> **DATA SHOWN**
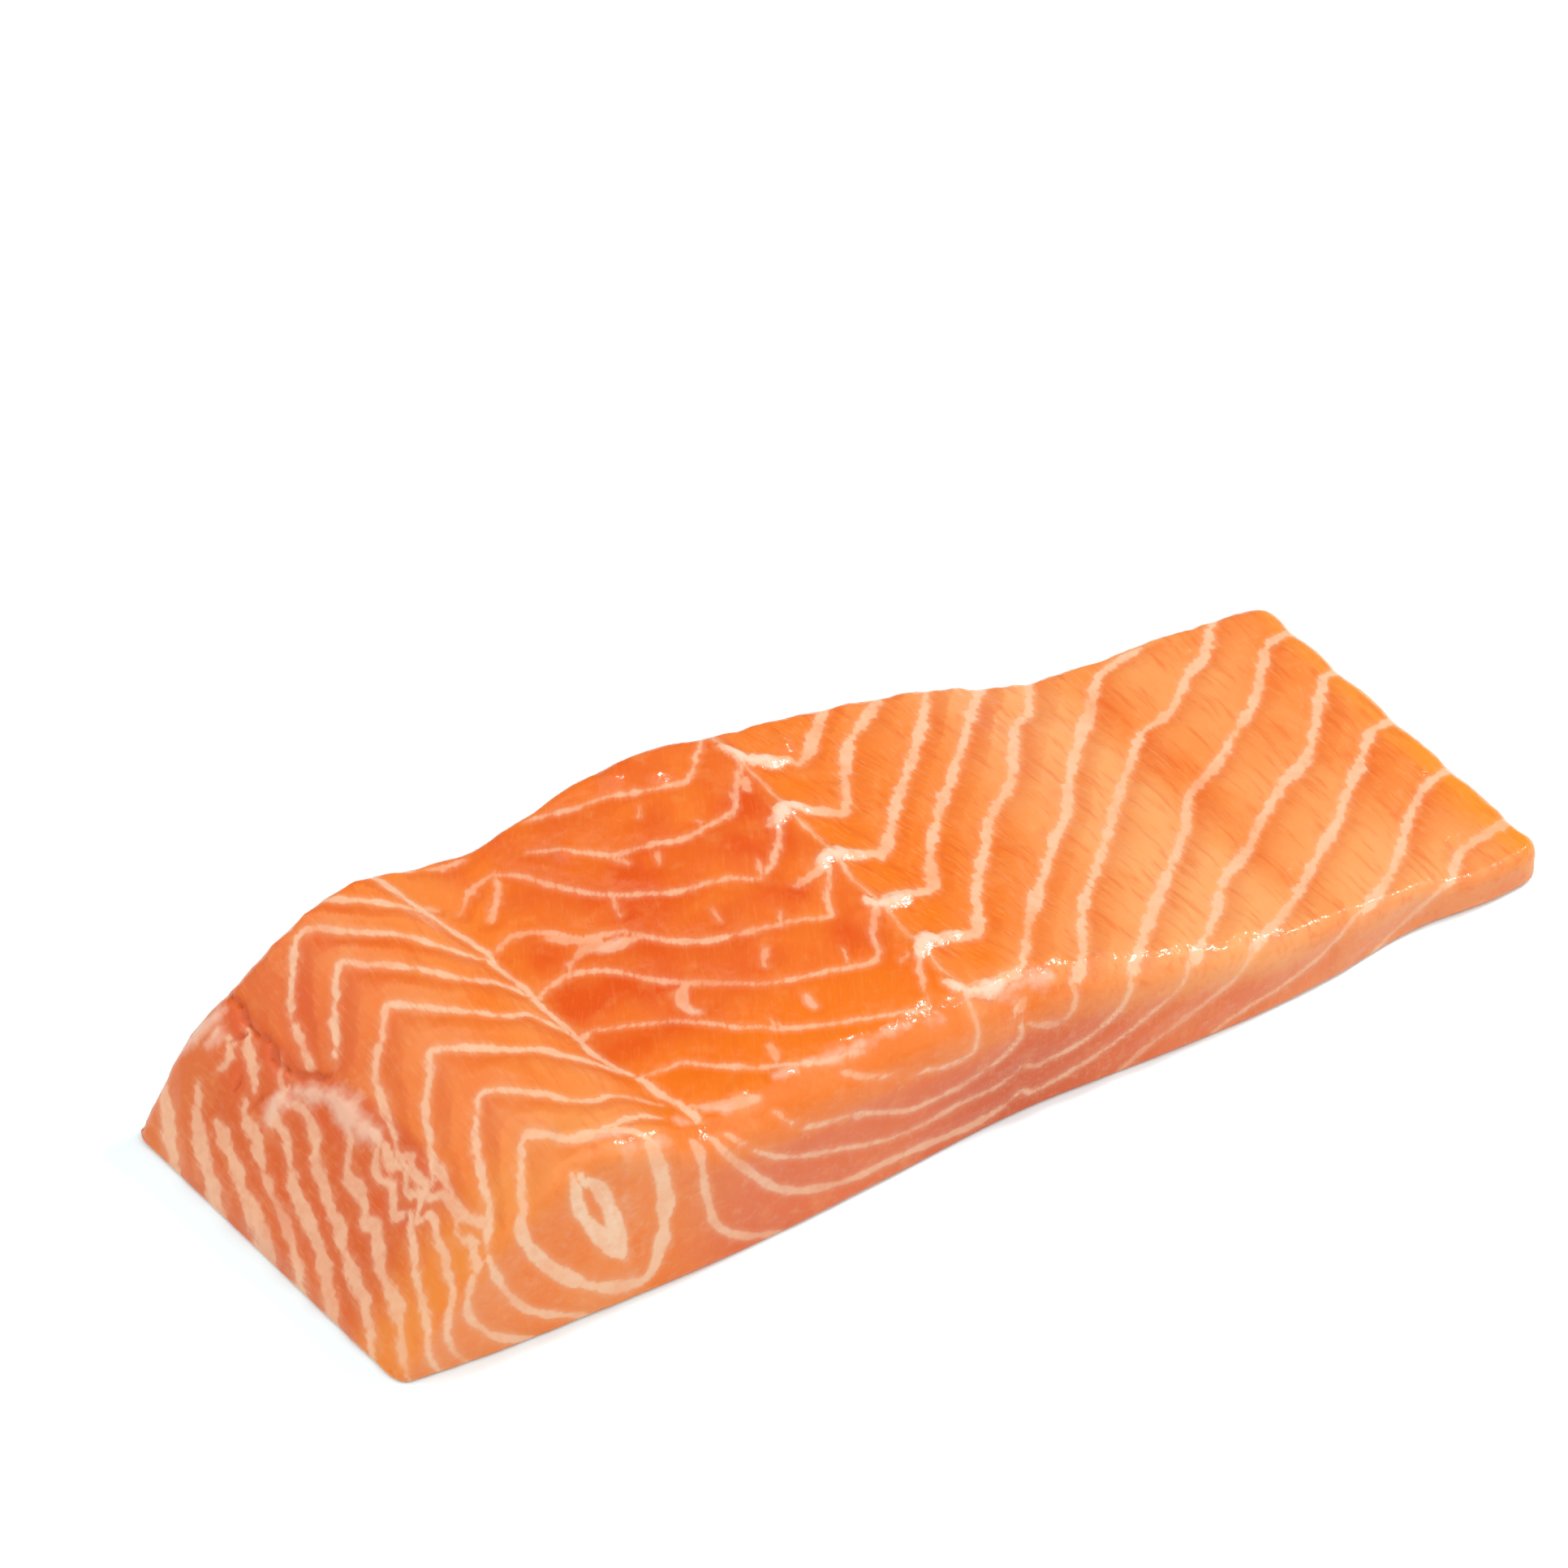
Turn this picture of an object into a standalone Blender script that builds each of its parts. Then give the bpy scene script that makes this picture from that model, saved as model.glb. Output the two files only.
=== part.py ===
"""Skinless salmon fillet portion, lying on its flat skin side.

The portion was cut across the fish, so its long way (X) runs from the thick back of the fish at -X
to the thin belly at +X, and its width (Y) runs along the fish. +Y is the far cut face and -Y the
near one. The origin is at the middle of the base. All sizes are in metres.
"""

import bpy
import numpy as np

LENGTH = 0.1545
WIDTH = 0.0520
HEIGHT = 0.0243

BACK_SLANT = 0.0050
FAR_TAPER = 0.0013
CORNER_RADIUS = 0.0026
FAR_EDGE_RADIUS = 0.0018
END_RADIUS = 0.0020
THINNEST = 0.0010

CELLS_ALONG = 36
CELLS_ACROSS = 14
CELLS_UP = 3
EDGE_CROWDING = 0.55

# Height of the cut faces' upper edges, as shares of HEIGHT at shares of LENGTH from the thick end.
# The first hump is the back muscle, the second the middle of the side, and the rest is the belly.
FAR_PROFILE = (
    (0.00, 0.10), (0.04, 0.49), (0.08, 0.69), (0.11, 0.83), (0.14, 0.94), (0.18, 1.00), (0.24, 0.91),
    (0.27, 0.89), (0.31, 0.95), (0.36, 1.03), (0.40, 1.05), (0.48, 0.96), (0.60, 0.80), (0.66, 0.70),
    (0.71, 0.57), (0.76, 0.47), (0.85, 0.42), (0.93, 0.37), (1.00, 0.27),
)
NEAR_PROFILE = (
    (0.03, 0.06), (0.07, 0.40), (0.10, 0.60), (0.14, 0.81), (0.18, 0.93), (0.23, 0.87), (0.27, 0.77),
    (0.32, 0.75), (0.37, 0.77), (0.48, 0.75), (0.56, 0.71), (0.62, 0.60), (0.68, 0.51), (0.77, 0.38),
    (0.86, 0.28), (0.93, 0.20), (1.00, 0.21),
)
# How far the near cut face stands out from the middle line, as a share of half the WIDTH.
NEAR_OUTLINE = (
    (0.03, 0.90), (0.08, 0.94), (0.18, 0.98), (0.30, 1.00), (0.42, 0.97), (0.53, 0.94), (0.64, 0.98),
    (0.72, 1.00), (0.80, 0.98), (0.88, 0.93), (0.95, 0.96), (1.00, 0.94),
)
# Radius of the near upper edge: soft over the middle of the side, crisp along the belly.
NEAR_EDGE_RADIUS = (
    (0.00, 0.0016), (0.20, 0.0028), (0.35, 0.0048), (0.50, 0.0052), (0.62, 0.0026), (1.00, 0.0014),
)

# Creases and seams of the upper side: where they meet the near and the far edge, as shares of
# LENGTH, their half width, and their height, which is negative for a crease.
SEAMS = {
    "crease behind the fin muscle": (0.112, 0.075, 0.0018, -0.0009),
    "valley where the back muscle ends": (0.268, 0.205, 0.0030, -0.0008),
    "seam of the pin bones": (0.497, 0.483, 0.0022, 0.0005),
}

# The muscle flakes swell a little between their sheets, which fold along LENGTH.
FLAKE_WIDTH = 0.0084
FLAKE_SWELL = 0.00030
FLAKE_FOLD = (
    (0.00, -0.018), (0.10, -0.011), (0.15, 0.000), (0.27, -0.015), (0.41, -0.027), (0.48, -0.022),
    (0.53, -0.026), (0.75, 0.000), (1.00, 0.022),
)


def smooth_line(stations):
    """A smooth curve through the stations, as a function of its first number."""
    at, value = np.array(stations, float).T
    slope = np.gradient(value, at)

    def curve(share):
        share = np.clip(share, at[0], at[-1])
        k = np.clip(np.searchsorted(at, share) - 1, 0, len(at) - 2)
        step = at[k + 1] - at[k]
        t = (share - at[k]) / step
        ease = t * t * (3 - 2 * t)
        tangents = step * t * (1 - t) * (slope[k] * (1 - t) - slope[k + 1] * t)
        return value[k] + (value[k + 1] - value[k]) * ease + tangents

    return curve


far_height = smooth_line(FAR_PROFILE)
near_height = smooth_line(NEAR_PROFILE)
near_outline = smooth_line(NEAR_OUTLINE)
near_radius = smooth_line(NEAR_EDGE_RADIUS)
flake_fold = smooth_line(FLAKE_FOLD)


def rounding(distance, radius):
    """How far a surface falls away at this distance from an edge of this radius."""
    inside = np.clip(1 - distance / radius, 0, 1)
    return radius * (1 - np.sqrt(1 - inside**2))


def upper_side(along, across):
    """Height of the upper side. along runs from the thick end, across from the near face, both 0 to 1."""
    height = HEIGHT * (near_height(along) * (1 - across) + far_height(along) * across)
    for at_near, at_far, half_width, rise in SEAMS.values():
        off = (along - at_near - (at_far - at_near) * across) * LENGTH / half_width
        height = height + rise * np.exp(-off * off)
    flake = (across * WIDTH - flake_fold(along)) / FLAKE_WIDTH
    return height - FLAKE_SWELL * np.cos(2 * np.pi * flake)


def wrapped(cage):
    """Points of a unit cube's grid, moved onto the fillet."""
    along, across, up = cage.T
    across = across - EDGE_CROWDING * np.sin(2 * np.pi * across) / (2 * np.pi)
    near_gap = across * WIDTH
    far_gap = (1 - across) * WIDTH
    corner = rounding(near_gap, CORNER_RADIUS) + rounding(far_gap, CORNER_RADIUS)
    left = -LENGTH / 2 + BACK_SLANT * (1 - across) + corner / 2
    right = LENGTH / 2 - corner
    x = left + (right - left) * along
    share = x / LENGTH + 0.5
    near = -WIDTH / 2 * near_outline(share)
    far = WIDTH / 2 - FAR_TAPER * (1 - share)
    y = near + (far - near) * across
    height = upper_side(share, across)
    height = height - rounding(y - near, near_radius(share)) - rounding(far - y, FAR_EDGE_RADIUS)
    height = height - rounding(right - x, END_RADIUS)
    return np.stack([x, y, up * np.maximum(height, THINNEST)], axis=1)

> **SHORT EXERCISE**
Reproduce the whole listing word for word.

> **RESPONSE TO THE EXERCISE**
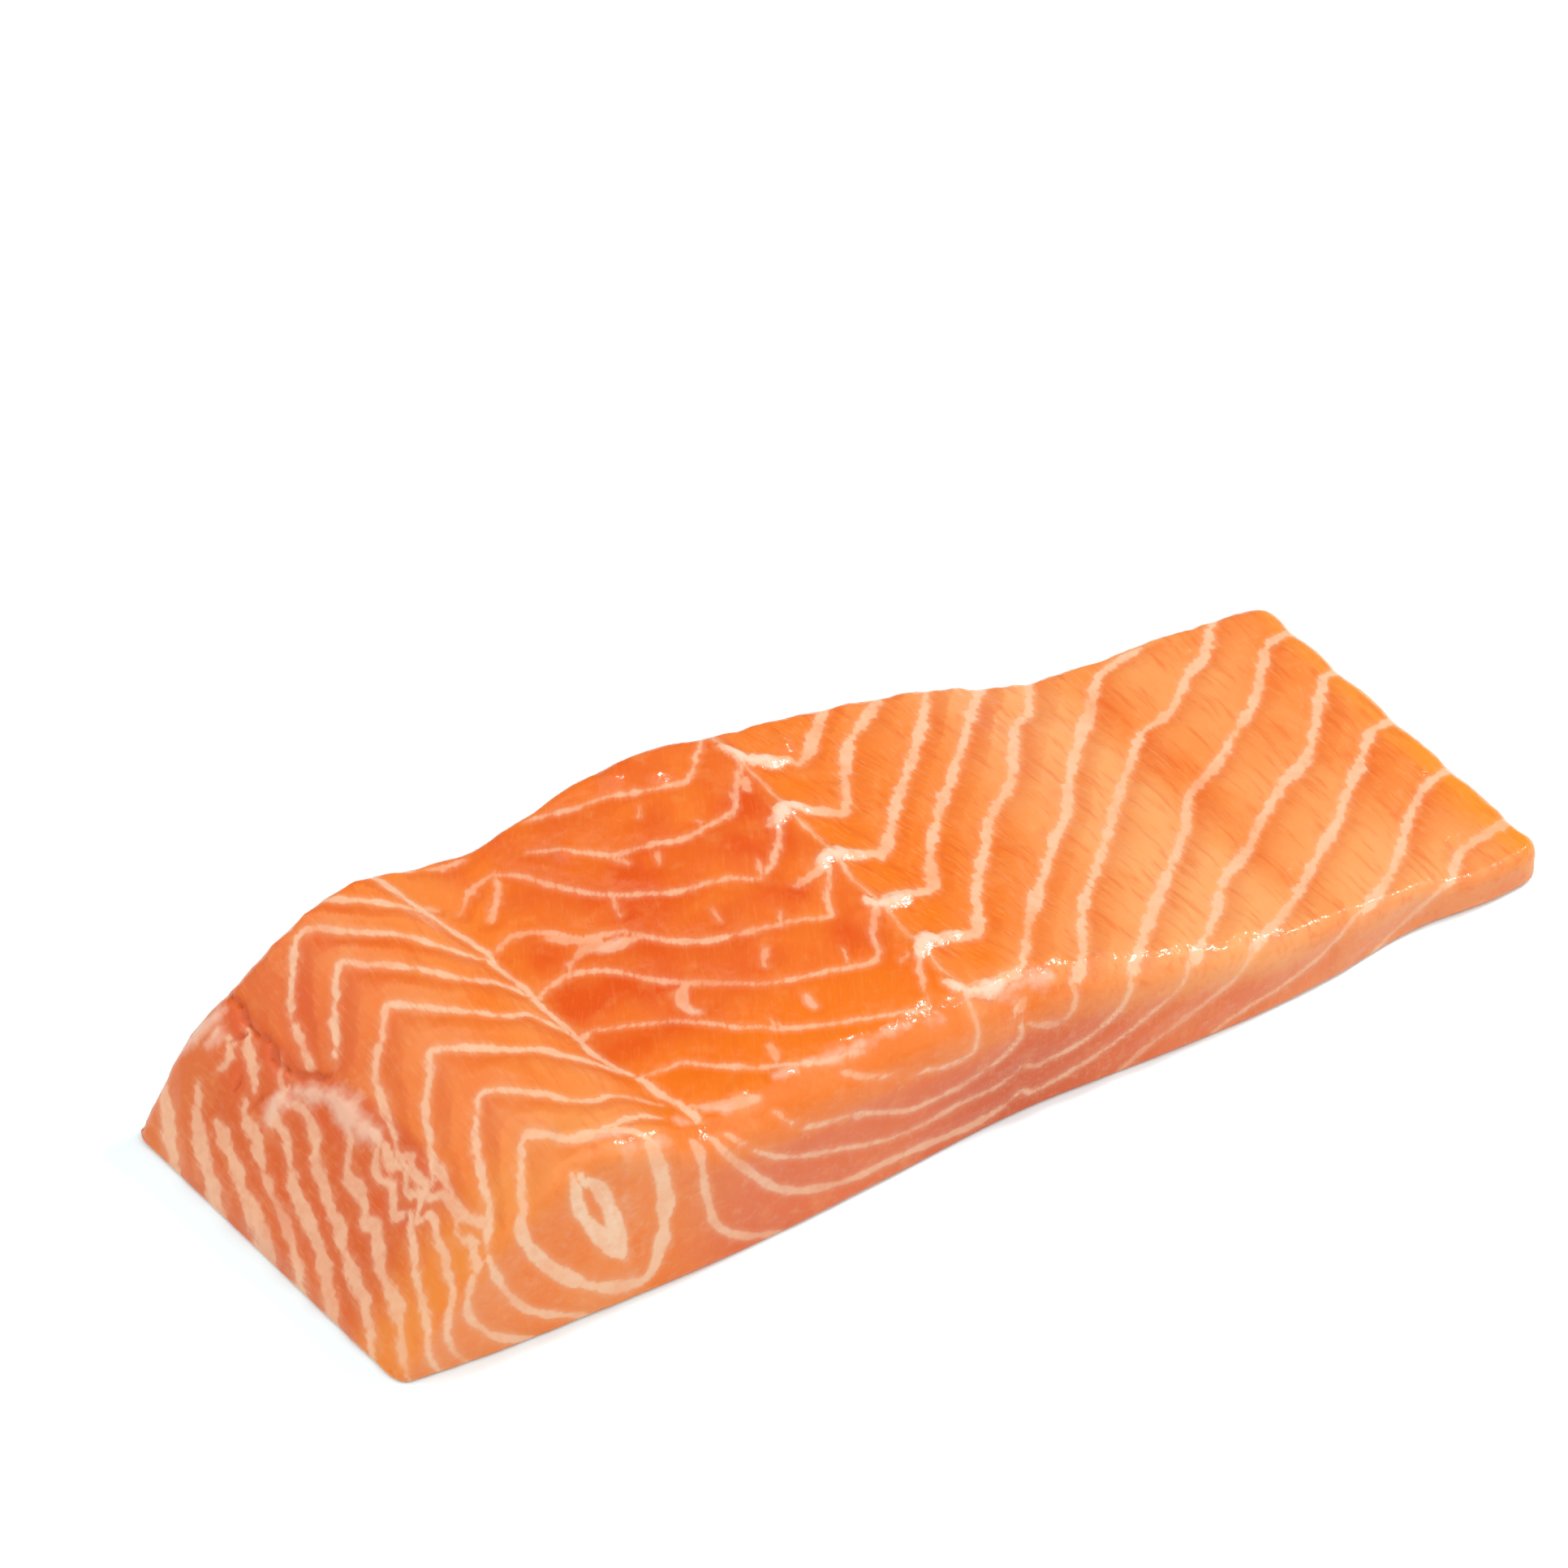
Turn this picture of an object into a standalone Blender script that builds each of its parts. Then give the bpy scene script that makes this picture from that model, saved as model.glb. Output the two files only.
=== part.py ===
"""Skinless salmon fillet portion, lying on its flat skin side.

The portion was cut across the fish, so its long way (X) runs from the thick back of the fish at -X
to the thin belly at +X, and its width (Y) runs along the fish. +Y is the far cut face and -Y the
near one. The origin is at the middle of the base. All sizes are in metres.
"""

import bpy
import numpy as np

LENGTH = 0.1545
WIDTH = 0.0520
HEIGHT = 0.0243

BACK_SLANT = 0.0050
FAR_TAPER = 0.0013
CORNER_RADIUS = 0.0026
FAR_EDGE_RADIUS = 0.0018
END_RADIUS = 0.0020
THINNEST = 0.0010

CELLS_ALONG = 36
CELLS_ACROSS = 14
CELLS_UP = 3
EDGE_CROWDING = 0.55

# Height of the cut faces' upper edges, as shares of HEIGHT at shares of LENGTH from the thick end.
# The first hump is the back muscle, the second the middle of the side, and the rest is the belly.
FAR_PROFILE = (
    (0.00, 0.10), (0.04, 0.49), (0.08, 0.69), (0.11, 0.83), (0.14, 0.94), (0.18, 1.00), (0.24, 0.91),
    (0.27, 0.89), (0.31, 0.95), (0.36, 1.03), (0.40, 1.05), (0.48, 0.96), (0.60, 0.80), (0.66, 0.70),
    (0.71, 0.57), (0.76, 0.47), (0.85, 0.42), (0.93, 0.37), (1.00, 0.27),
)
NEAR_PROFILE = (
    (0.03, 0.06), (0.07, 0.40), (0.10, 0.60), (0.14, 0.81), (0.18, 0.93), (0.23, 0.87), (0.27, 0.77),
    (0.32, 0.75), (0.37, 0.77), (0.48, 0.75), (0.56, 0.71), (0.62, 0.60), (0.68, 0.51), (0.77, 0.38),
    (0.86, 0.28), (0.93, 0.20), (1.00, 0.21),
)
# How far the near cut face stands out from the middle line, as a share of half the WIDTH.
NEAR_OUTLINE = (
    (0.03, 0.90), (0.08, 0.94), (0.18, 0.98), (0.30, 1.00), (0.42, 0.97), (0.53, 0.94), (0.64, 0.98),
    (0.72, 1.00), (0.80, 0.98), (0.88, 0.93), (0.95, 0.96), (1.00, 0.94),
)
# Radius of the near upper edge: soft over the middle of the side, crisp along the belly.
NEAR_EDGE_RADIUS = (
    (0.00, 0.0016), (0.20, 0.0028), (0.35, 0.0048), (0.50, 0.0052), (0.62, 0.0026), (1.00, 0.0014),
)

# Creases and seams of the upper side: where they meet the near and the far edge, as shares of
# LENGTH, their half width, and their height, which is negative for a crease.
SEAMS = {
    "crease behind the fin muscle": (0.112, 0.075, 0.0018, -0.0009),
    "valley where the back muscle ends": (0.268, 0.205, 0.0030, -0.0008),
    "seam of the pin bones": (0.497, 0.483, 0.0022, 0.0005),
}

# The muscle flakes swell a little between their sheets, which fold along LENGTH.
FLAKE_WIDTH = 0.0084
FLAKE_SWELL = 0.00030
FLAKE_FOLD = (
    (0.00, -0.018), (0.10, -0.011), (0.15, 0.000), (0.27, -0.015), (0.41, -0.027), (0.48, -0.022),
    (0.53, -0.026), (0.75, 0.000), (1.00, 0.022),
)


def smooth_line(stations):
    """A smooth curve through the stations, as a function of its first number."""
    at, value = np.array(stations, float).T
    slope = np.gradient(value, at)

    def curve(share):
        share = np.clip(share, at[0], at[-1])
        k = np.clip(np.searchsorted(at, share) - 1, 0, len(at) - 2)
        step = at[k + 1] - at[k]
        t = (share - at[k]) / step
        ease = t * t * (3 - 2 * t)
        tangents = step * t * (1 - t) * (slope[k] * (1 - t) - slope[k + 1] * t)
        return value[k] + (value[k + 1] - value[k]) * ease + tangents

    return curve


far_height = smooth_line(FAR_PROFILE)
near_height = smooth_line(NEAR_PROFILE)
near_outline = smooth_line(NEAR_OUTLINE)
near_radius = smooth_line(NEAR_EDGE_RADIUS)
flake_fold = smooth_line(FLAKE_FOLD)


def rounding(distance, radius):
    """How far a surface falls away at this distance from an edge of this radius."""
    inside = np.clip(1 - distance / radius, 0, 1)
    return radius * (1 - np.sqrt(1 - inside**2))


def upper_side(along, across):
    """Height of the upper side. along runs from the thick end, across from the near face, both 0 to 1."""
    height = HEIGHT * (near_height(along) * (1 - across) + far_height(along) * across)
    for at_near, at_far, half_width, rise in SEAMS.values():
        off = (along - at_near - (at_far - at_near) * across) * LENGTH / half_width
        height = height + rise * np.exp(-off * off)
    flake = (across * WIDTH - flake_fold(along)) / FLAKE_WIDTH
    return height - FLAKE_SWELL * np.cos(2 * np.pi * flake)


def wrapped(cage):
    """Points of a unit cube's grid, moved onto the fillet."""
    along, across, up = cage.T
    across = across - EDGE_CROWDING * np.sin(2 * np.pi * across) / (2 * np.pi)
    near_gap = across * WIDTH
    far_gap = (1 - across) * WIDTH
    corner = rounding(near_gap, CORNER_RADIUS) + rounding(far_gap, CORNER_RADIUS)
    left = -LENGTH / 2 + BACK_SLANT * (1 - across) + corner / 2
    right = LENGTH / 2 - corner
    x = left + (right - left) * along
    share = x / LENGTH + 0.5
    near = -WIDTH / 2 * near_outline(share)
    far = WIDTH / 2 - FAR_TAPER * (1 - share)
    y = near + (far - near) * across
    height = upper_side(share, across)
    height = height - rounding(y - near, near_radius(share)) - rounding(far - y, FAR_EDGE_RADIUS)
    height = height - rounding(right - x, END_RADIUS)
    return np.stack([x, y, up * np.maximum(height, THINNEST)], axis=1)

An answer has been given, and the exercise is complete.